▸ Do this: Nothing but the lines from the line that contains "Write part 2" through the line that contains "return math.asin(min(SEAM_HALF /" should appear in the output, each reproduced exactly.

▸ Extracted data:
++++++++

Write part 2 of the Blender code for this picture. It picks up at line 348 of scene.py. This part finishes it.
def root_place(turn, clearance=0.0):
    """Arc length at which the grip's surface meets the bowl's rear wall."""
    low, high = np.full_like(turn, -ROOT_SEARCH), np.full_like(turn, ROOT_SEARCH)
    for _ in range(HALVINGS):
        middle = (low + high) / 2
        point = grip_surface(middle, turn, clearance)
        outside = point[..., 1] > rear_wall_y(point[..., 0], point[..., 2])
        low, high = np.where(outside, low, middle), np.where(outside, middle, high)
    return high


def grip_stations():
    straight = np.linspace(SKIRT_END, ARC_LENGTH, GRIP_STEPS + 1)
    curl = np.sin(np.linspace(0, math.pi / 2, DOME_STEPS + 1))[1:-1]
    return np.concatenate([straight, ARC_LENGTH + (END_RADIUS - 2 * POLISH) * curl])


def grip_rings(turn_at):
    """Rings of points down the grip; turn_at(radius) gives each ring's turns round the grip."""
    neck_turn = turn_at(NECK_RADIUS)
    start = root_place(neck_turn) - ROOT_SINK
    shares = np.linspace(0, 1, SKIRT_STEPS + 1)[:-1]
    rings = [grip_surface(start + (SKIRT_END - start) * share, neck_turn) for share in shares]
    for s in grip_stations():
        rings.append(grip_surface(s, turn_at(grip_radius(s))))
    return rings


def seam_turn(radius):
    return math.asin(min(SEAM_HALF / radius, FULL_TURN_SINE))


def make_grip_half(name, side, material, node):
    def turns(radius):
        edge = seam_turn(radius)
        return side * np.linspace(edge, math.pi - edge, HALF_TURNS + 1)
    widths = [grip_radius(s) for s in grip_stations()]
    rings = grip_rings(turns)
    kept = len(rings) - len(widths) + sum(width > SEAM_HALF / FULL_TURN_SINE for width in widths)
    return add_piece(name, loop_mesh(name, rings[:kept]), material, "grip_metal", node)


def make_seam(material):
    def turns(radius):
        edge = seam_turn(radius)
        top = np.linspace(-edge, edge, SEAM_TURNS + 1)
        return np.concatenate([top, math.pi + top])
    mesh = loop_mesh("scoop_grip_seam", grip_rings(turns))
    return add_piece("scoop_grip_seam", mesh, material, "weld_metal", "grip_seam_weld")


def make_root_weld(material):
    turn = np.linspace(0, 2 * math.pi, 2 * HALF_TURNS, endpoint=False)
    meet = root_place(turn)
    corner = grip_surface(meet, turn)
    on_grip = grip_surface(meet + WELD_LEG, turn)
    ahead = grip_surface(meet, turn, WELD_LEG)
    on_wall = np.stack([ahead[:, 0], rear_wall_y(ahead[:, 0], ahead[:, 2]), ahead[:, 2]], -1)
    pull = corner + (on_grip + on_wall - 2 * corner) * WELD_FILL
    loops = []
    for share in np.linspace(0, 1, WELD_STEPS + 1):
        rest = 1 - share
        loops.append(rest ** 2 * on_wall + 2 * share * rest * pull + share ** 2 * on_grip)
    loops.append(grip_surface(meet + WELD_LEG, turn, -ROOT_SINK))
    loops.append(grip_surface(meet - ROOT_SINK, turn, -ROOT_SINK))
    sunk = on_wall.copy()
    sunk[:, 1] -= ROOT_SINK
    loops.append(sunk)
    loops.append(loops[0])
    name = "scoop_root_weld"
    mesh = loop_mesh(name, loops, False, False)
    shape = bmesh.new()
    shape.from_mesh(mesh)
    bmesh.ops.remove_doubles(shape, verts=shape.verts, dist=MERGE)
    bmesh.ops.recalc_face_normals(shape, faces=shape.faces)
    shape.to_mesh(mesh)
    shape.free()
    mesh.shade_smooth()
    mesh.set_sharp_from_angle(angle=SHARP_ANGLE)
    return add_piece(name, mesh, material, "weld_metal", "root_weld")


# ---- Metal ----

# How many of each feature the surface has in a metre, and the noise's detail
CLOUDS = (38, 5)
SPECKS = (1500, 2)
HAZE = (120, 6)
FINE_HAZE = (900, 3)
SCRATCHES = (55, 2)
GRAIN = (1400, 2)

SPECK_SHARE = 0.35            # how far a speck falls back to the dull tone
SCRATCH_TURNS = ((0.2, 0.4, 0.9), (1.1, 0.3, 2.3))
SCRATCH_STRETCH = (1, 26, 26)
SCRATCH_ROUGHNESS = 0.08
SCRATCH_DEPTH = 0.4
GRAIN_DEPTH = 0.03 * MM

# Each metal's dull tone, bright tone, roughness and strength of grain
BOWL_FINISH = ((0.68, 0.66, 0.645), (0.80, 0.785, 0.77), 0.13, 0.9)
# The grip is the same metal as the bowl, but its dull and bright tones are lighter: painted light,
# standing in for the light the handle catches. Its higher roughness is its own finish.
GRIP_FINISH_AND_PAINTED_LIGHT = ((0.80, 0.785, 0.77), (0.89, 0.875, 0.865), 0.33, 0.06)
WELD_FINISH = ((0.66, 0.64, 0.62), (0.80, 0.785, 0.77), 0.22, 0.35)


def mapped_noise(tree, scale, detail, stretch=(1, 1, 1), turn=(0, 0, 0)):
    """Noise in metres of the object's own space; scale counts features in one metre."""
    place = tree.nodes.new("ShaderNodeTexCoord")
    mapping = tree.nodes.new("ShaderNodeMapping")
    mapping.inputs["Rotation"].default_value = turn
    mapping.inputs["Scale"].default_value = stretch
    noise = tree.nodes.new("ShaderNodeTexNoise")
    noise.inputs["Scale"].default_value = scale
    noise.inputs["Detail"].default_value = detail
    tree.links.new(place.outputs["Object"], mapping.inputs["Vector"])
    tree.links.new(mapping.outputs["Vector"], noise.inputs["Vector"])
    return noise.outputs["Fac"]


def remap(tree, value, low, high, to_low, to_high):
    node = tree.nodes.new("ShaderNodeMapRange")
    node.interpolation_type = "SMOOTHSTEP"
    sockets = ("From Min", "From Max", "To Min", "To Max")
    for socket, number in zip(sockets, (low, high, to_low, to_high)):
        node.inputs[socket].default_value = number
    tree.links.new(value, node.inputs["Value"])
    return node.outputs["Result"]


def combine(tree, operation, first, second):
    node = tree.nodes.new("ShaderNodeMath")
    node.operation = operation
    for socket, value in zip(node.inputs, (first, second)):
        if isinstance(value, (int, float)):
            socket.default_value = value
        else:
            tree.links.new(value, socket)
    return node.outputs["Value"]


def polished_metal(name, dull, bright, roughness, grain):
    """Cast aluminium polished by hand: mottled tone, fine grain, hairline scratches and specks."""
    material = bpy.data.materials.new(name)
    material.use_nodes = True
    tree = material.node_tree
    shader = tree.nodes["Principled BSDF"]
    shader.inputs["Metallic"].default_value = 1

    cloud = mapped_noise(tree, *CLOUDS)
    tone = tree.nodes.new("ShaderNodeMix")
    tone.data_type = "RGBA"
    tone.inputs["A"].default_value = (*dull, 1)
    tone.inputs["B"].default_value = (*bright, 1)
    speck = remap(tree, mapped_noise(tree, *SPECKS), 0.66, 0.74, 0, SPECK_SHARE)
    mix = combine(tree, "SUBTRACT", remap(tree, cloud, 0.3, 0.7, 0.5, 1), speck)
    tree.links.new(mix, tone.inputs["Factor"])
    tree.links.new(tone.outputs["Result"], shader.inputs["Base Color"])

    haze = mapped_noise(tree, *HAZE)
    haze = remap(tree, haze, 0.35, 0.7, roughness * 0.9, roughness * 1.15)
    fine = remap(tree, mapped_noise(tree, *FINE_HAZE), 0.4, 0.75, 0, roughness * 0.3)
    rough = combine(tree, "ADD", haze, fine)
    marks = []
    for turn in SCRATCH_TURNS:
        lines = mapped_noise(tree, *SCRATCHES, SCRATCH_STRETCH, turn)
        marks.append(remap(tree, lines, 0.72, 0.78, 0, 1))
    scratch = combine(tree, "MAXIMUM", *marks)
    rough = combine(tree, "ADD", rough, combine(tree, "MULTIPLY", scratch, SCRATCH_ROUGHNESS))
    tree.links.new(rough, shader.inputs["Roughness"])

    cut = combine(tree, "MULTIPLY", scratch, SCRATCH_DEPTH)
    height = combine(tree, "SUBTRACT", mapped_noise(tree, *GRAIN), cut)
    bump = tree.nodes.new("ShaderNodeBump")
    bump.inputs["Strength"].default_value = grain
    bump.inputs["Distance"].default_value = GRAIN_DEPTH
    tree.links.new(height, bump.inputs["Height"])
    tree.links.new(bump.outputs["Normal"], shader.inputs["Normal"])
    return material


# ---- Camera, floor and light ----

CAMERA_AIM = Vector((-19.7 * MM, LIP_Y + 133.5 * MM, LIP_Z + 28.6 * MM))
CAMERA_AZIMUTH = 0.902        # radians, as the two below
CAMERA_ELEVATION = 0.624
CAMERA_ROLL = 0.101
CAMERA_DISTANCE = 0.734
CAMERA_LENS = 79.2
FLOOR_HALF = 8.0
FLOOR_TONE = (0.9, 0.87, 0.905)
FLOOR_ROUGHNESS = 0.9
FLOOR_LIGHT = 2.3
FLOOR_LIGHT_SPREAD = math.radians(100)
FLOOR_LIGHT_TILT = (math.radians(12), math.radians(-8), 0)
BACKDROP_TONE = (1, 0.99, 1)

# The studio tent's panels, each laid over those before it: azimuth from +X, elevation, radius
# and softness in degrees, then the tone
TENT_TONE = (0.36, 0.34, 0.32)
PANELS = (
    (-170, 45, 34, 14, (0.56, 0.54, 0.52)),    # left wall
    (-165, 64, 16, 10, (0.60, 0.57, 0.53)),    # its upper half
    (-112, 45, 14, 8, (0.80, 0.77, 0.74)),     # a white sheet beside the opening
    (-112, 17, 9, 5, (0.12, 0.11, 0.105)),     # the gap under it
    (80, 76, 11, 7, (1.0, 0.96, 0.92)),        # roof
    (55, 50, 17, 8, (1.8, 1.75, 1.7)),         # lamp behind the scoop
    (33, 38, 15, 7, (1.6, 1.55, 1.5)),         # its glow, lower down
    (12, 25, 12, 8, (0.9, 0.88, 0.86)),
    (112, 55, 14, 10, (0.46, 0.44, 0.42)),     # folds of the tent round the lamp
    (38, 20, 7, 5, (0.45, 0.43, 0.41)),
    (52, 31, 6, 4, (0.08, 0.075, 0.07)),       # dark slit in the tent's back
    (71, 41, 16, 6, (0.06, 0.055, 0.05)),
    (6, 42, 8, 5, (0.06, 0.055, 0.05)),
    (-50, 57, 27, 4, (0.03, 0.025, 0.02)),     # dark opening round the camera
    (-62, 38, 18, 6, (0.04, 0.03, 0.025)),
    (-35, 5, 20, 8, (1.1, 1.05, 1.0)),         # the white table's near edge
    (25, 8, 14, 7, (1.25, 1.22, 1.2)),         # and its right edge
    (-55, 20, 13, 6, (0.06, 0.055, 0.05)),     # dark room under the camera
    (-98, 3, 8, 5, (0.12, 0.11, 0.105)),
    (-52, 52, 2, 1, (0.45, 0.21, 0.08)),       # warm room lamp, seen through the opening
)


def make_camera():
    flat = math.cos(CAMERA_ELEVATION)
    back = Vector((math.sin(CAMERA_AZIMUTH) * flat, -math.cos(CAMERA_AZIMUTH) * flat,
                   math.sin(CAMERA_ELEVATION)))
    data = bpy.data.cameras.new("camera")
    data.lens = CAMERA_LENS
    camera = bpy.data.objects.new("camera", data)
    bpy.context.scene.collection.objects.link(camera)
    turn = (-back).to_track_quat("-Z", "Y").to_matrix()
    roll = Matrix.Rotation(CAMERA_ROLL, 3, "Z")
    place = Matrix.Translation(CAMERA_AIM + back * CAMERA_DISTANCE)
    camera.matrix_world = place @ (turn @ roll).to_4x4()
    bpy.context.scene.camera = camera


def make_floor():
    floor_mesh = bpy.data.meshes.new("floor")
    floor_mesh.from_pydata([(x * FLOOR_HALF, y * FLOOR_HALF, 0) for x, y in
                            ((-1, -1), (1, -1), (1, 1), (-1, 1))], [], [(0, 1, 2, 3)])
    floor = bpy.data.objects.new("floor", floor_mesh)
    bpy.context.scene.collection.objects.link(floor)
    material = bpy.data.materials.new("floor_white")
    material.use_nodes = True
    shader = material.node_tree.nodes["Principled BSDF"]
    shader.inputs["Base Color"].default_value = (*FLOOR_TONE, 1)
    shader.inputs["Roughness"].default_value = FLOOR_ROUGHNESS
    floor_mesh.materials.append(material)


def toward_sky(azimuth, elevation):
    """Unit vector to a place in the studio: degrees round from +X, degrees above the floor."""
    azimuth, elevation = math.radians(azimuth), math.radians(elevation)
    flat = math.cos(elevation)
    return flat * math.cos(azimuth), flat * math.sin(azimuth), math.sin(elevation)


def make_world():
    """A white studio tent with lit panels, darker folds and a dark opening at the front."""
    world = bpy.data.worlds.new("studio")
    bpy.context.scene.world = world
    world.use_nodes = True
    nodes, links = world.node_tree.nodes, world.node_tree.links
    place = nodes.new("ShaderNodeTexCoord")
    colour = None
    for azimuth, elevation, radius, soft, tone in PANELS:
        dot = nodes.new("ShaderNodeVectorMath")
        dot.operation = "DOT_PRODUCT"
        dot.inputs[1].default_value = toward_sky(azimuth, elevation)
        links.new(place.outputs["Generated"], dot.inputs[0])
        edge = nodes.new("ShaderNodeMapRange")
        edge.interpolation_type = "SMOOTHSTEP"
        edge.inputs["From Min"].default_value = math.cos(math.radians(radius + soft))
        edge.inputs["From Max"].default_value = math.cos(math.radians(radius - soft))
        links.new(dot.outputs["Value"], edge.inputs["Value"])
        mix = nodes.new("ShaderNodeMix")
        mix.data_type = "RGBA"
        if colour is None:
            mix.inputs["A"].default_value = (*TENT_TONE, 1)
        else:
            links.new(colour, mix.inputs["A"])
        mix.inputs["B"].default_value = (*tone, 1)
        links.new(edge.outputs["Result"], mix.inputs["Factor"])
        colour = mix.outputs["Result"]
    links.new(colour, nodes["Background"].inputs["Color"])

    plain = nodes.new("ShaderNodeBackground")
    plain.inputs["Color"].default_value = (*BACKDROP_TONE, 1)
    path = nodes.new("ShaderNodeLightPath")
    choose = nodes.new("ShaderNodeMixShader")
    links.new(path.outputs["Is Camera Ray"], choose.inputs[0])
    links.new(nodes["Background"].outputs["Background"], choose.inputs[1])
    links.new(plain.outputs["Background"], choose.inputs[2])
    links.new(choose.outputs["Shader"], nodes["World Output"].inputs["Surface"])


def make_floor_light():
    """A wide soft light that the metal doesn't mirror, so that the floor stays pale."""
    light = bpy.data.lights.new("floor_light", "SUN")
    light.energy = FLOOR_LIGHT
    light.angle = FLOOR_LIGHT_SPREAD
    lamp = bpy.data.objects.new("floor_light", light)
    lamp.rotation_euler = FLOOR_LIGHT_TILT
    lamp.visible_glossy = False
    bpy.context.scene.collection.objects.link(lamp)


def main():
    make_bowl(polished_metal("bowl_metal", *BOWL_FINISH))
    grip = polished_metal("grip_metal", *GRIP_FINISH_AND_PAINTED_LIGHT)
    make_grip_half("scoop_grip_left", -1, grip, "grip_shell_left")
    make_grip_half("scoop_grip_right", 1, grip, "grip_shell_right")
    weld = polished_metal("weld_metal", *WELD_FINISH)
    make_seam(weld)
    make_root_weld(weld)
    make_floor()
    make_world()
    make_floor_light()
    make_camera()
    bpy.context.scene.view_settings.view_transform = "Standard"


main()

++++++++

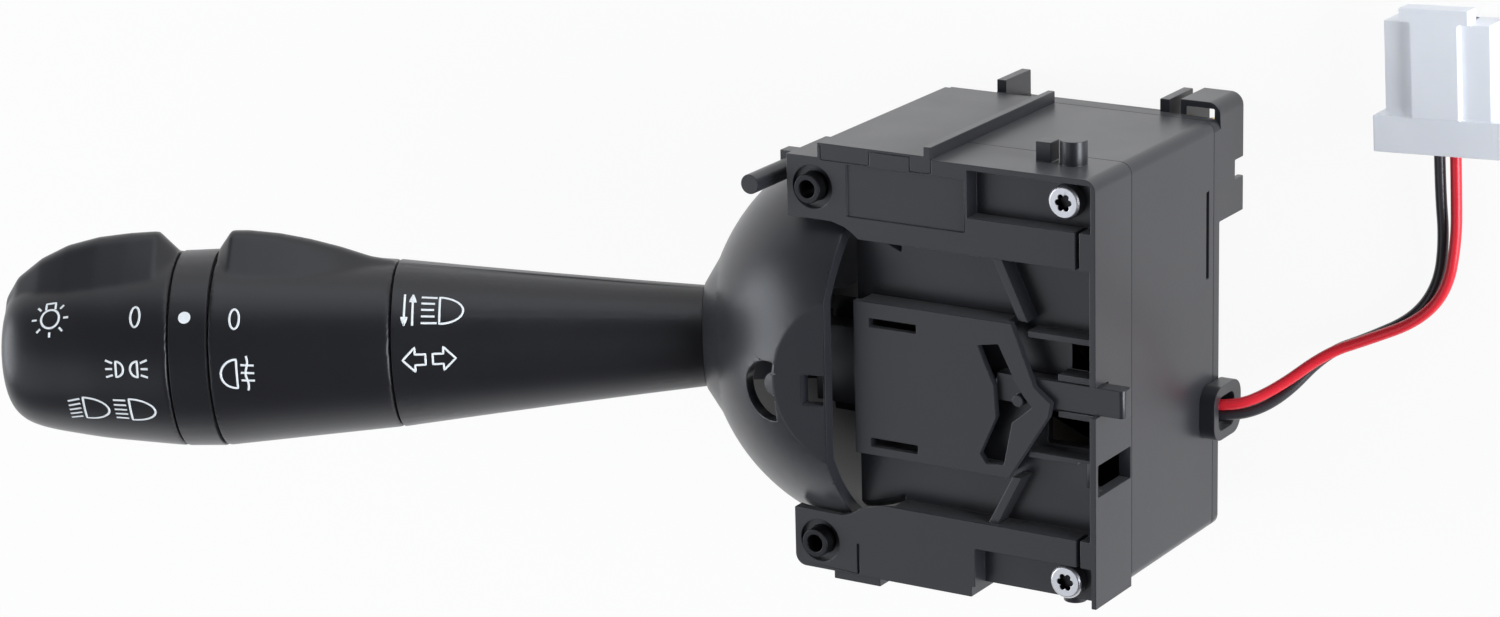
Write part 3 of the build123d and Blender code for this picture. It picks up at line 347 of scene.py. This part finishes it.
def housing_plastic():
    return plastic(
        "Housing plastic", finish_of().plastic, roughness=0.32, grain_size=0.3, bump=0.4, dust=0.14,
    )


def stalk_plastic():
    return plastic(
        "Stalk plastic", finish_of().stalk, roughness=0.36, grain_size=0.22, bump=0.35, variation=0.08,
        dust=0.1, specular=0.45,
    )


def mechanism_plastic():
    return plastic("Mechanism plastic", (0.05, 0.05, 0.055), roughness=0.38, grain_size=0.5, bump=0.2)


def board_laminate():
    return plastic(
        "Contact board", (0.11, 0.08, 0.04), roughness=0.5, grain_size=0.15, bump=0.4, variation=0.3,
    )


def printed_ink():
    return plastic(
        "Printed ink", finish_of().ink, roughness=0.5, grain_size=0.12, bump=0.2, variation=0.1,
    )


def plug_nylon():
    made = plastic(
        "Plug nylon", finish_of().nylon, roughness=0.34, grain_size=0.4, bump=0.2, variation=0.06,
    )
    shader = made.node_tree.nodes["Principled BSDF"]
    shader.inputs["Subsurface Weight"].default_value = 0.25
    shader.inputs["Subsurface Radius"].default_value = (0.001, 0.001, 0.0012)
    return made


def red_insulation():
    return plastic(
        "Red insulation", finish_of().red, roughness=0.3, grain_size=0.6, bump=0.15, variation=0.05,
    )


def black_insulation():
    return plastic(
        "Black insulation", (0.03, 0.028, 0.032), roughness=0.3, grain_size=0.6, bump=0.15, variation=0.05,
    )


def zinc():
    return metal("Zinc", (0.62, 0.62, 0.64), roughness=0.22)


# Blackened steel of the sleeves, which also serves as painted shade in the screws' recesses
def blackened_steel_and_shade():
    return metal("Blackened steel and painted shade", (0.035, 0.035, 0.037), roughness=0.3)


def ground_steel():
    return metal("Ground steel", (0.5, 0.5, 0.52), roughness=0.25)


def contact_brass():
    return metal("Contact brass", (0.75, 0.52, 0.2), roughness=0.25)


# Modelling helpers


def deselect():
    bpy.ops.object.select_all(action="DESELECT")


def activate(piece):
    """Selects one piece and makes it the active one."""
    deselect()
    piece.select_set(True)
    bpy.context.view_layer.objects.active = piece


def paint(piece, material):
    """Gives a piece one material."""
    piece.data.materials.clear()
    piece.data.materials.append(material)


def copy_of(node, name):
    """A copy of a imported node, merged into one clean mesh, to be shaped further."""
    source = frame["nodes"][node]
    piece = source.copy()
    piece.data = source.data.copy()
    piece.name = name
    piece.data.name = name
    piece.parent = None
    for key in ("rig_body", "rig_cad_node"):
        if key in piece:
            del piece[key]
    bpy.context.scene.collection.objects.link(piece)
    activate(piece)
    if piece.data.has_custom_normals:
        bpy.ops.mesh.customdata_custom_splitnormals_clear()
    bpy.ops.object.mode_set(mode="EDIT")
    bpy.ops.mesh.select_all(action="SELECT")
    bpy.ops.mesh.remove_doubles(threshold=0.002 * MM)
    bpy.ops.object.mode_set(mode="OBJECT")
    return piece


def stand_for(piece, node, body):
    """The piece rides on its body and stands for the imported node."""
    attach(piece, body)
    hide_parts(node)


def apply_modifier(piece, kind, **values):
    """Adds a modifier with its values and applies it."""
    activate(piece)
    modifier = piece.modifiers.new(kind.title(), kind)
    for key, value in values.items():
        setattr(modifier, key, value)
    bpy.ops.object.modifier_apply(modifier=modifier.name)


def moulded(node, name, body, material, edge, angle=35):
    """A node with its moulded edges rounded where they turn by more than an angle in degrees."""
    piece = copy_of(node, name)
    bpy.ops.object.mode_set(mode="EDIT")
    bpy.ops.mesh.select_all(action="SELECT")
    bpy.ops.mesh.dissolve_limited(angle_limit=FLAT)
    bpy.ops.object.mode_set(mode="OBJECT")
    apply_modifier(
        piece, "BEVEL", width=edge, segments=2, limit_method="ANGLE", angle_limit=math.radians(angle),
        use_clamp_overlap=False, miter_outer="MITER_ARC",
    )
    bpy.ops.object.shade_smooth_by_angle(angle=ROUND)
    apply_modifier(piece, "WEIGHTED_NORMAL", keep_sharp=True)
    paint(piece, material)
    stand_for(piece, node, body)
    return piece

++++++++

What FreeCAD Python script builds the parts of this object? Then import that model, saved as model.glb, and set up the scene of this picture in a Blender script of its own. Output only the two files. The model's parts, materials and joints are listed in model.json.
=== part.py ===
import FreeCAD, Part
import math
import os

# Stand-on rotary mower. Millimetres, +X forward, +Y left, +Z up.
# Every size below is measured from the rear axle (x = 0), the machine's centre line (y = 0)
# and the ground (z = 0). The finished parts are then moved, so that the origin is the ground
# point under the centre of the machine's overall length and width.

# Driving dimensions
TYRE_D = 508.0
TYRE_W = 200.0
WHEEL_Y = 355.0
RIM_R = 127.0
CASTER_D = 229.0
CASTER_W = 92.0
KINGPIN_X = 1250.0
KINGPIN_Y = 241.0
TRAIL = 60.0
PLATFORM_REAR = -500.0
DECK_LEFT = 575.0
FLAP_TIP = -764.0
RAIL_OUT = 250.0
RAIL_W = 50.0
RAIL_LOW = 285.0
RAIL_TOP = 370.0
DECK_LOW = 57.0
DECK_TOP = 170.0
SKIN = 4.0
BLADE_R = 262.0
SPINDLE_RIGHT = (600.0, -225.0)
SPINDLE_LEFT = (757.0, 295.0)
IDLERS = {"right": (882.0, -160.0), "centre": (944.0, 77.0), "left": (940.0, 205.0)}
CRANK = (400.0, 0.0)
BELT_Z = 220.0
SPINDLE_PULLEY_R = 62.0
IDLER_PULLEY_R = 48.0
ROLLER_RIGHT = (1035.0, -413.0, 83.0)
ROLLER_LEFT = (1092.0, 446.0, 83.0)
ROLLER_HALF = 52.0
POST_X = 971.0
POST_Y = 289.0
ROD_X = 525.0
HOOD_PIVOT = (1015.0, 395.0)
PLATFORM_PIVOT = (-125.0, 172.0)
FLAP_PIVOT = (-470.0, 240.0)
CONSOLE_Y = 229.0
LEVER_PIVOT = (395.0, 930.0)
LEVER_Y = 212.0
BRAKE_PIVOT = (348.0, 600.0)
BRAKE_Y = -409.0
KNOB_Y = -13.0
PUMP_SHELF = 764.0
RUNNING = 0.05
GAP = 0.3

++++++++

▸ Written reply:
Write part 2 of the Blender code for this picture. It picks up at line 348 of scene.py. This part finishes it.
def root_place(turn, clearance=0.0):
    """Arc length at which the grip's surface meets the bowl's rear wall."""
    low, high = np.full_like(turn, -ROOT_SEARCH), np.full_like(turn, ROOT_SEARCH)
    for _ in range(HALVINGS):
        middle = (low + high) / 2
        point = grip_surface(middle, turn, clearance)
        outside = point[..., 1] > rear_wall_y(point[..., 0], point[..., 2])
        low, high = np.where(outside, low, middle), np.where(outside, middle, high)
    return high


def grip_stations():
    straight = np.linspace(SKIRT_END, ARC_LENGTH, GRIP_STEPS + 1)
    curl = np.sin(np.linspace(0, math.pi / 2, DOME_STEPS + 1))[1:-1]
    return np.concatenate([straight, ARC_LENGTH + (END_RADIUS - 2 * POLISH) * curl])


def grip_rings(turn_at):
    """Rings of points down the grip; turn_at(radius) gives each ring's turns round the grip."""
    neck_turn = turn_at(NECK_RADIUS)
    start = root_place(neck_turn) - ROOT_SINK
    shares = np.linspace(0, 1, SKIRT_STEPS + 1)[:-1]
    rings = [grip_surface(start + (SKIRT_END - start) * share, neck_turn) for share in shares]
    for s in grip_stations():
        rings.append(grip_surface(s, turn_at(grip_radius(s))))
    return rings


def seam_turn(radius):
    return math.asin(min(SEAM_HALF / radius, FULL_TURN_SINE))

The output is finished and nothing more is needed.